Sunday, September 28, 2008

Who's on first; What's on second.

One of the things we're hoping is that our president knows the names of the major world leaders he has to deal with on a daily basis. Not knowing that Johannes Adam Ferdinand Alois Josef Maria Marko d'Aviano Pius von und zu Liechtenstein is the Sovereign Prince of Liechtenstein is one thing; not knowing who's running Pakistan is quite another.

At the first of the 2008 Presidential debates, it seems that McCain had a little trouble keeping the players straight without a scorecard:

Democrats picking over the remains of the debate are not only pleased to find that John McCain didn’t mention the middle class, but he had surprising number of foreign policy slips.

The one that leapt out was McCain, kinda like George Bush in 2000, getting the name of Pakistan’s president wrong. (Bush didn’t know it.)

“Now, the new president of Pakistan, Qadari (it’s actually Asif Ali Zardari), has got his hands full,” McCain said.

He also said, “I don’t think that Sen. Obama understands that there was a failed state in Pakistan when Musharraf came to power,” referring to former President Pervez Musharraf, who took power in a coup 1999. Although Pakistan sure had problems, many people didn’t regard the country, then a nuclear-armed one, as a failed state.

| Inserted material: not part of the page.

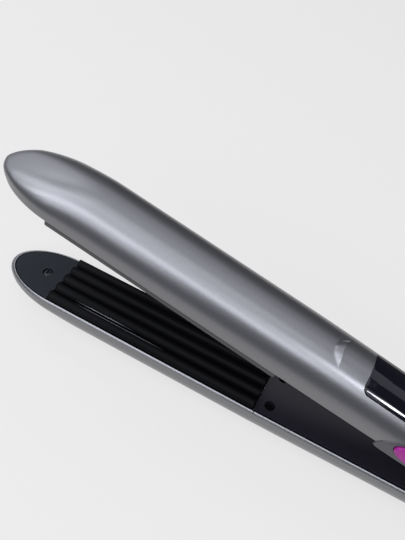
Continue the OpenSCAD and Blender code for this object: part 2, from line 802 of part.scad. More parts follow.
module power_button() {
    inner = side_y - bezel_wall;
    flange_y = inner - 0.2;
    front_y = side_y + bezel_proud + button_proud;
    stem_end = switch_y + 0.3 + button_travel;
    color("mediumvioletred") upper_arm() union() {
        difference() {
            intersection() {
                oval_prism(0, button_l / 2, button_z, button_h / 2, button_h / 2, flange_y - eps);
                wall_profile(bezel_proud + button_proud, -arm_w);
            }
            for (i = [-2 : 2]) let (x = button_mid + grip_pitch * i)
                span([x - grip_gap / 2, x + grip_gap / 2], [-front_y - 1, 0.3 - front_y],
                    [button_z - button_h / 3, button_z + button_h / 3]);
        }
        span([button_mid - flange_half, button_mid + flange_half],
            [-flange_y, flange_t - flange_y], [button_z - 3, button_z + 3]);
        along_y(button_mid, [flange_t - eps - flange_y, -stem_end], stem_z, stem_r);
    }
}
module push_switch() {
    color([0.2, 0.2, 0.22]) upper_arm() union() {
        span([button_mid - 3, button_mid + 3], [0.4 - switch_y, 4 - switch_y],
            [cover_back + 0.5, board_inner]);
        along_y(button_mid, [-switch_y, 0.5 - switch_y], stem_z, 1);
    }
}

// Hinge: the lower arm's knuckle turns between the two ears of the upper arm's yoke
knuckle_half = knuckle_w / 2;
ear_y = knuckle_half + ear_gap;
hinge_half = half_w(hinge_x, 0);
block_t = 7;
block_back = cover_back + block_t;
bar_half = half_w(hinge_x, rim_wall) - 1;
channel_r = 2.6;
channel_z = cover_back + block_t / 2;
tongue_half = knuckle_half - 0.4;
cap_r = 5.5;
cap_t = 0.7;
cap_sink = 0.6;
cap_step = 0.6;
pin_in = 3.6;
pin_out = hinge_half - cap_sink;
swivel_l = 16;
swivel_play = 0.08;
swivel_front = hinge_x + 6.4;
chamber_front = hinge_x + 6.2;
chamber_back = hinge_x + 9.4;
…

McCain also stumbled over pronouncing such things as Ahmadinejad and Taliban, and as we noted last night, he confused Iran’s Revolutionary Guard with Iraq’s Republican Guard, prompting Obama to make the same error.

He also seemed a bit off on his history, when he declared that Eisenhower wrote two letters before leading the Normandy invasion on D-Day, with one offering his resignation. Actually, Ike offered to accept responsibility.



The Eisenhower thing you can almost understand--as a society we often find history more useful as myth than as fact, and we frequently make allowances for that--but when these unforced errors begin to pile up, you wonder whether a candidate has the requisite knowledge to function on a day-to-day basis.